And now for something completely different…

Sorry, I sort of lied in that title. This post isn’t really that different.

When I first started writing this blog I was focusing it mainly on job hunting, and the problems, the high’s and the low’s, the thing is, now I realise that really there’s more to life, and sometimes my job hunting is affected by outside factors.

As well as my passion for complaining being a great contributing factor, I think this justifies me changing the focus of my blog to focus on total adulthood, and the journey which I am facing from graduate to full adult life.

So here’s what has prompted me to write today.

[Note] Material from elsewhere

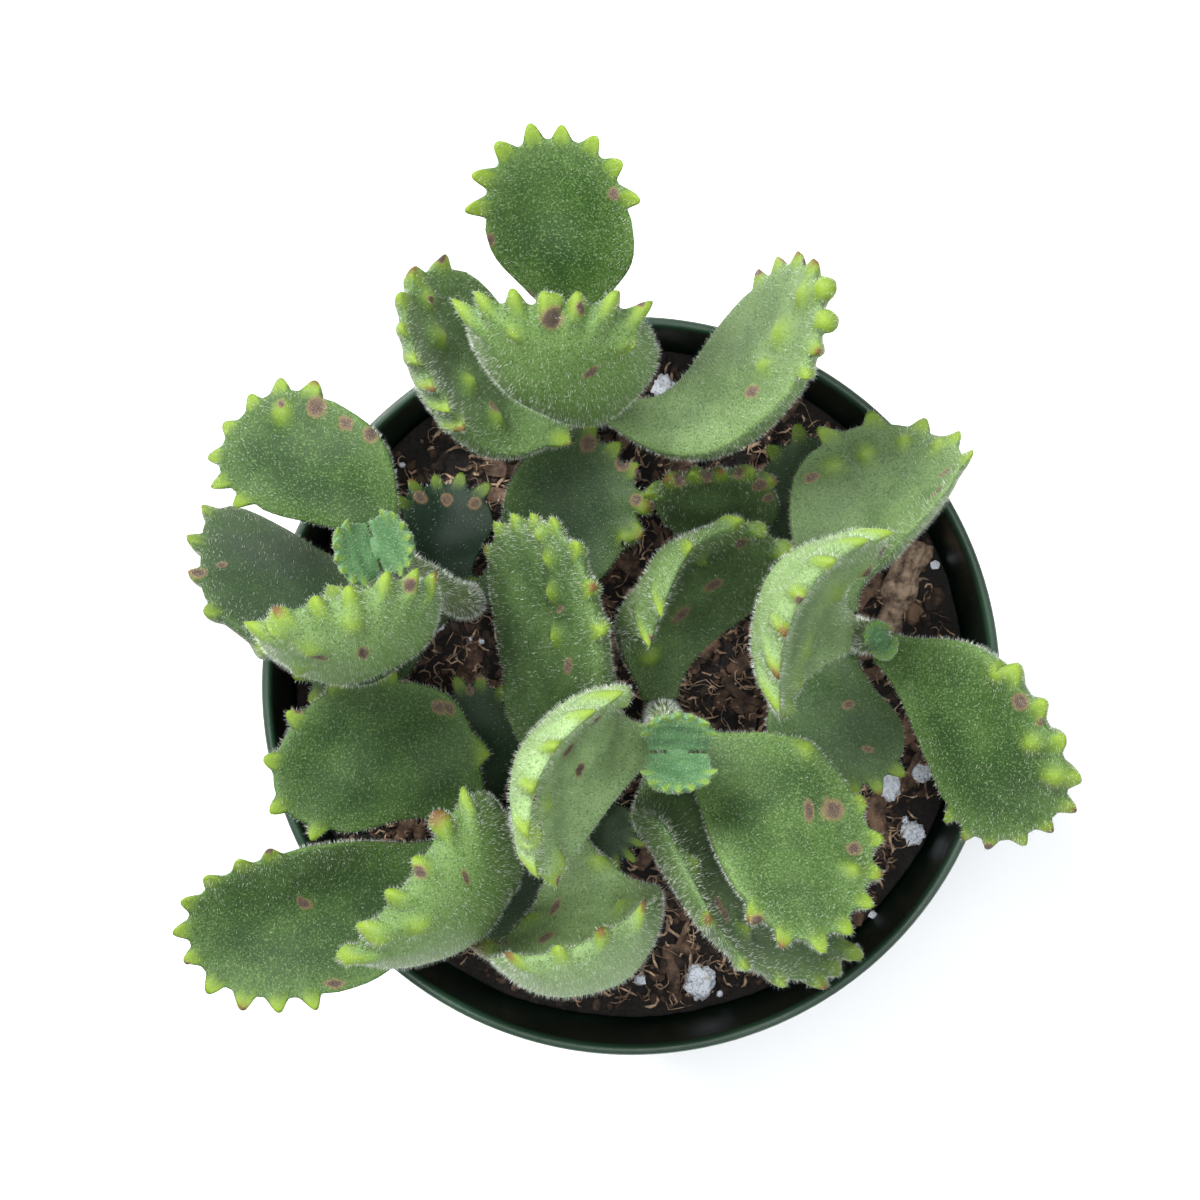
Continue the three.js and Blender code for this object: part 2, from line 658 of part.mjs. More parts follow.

I am in a long distance relationship with a guy I met at university. To be honest, I love him, and I would move out with him, and marry him tomorrow. I know he’s the guy that I’d spend the rest of my life with.

Now we’re hours apart, obviously it’s not ideal. It hurts sometimes when I’m having a bad day and I’d just like to come home and have him there. But we’re making it work.

We were seeing each other about once a month, but now he’s got a job. He works Monday to Friday, and it’s a long way to travel just to be together for one night and two half days.

I’m gonna be honest, ‘cos hey, if anybody did read this, and they were going through something similar I’d want them to know they’re not alone..

When he told me about the job, as proud and happy as I was for him, I couldn’t help but feel slightly disappointed, that we had planned to spend about a week together and now this obviously wouldn’t be possible. It was likely that work will get in the way of us seeing each other in the future, but luckily, as he assured me, it’s a short term pain for a long term gain of us being together permanently.

If you’re in a similar position, please don’t feel bad, or guilty. It’s natural.

I also can’t help but feel down because now he has a job, and after a couple of horrible interviews, and after applying for a good thirty jobs this week, I still have nothing. As proud as I am, and as pleased as I am for him, WHY ISN’T IT ME?!

I trust my time will come, and everything will work out. I really wanna know what the main struggles you guys face with growing up – Please relate to me people!

Hello

So this is my opening blog. I’m going to blog straight after this, because I am in the writing frame of mind.

So, this is a little blog about my life as an unemployed, struggling graduate. I say “struggling”, because, honestly, I am struggling. I am struggling to wake up every morning and carry on with my life. Everything seems incredibly hopeless, and when I look in the mirror, I no longer recognise the person who looks back at me.

So, if you don’t mind being occasionally moaned at, PLEASE, read my blog. But even if you don’t, I am going to continue to write it because for now it is a great way to vent some of my frustration and feel actually worthy.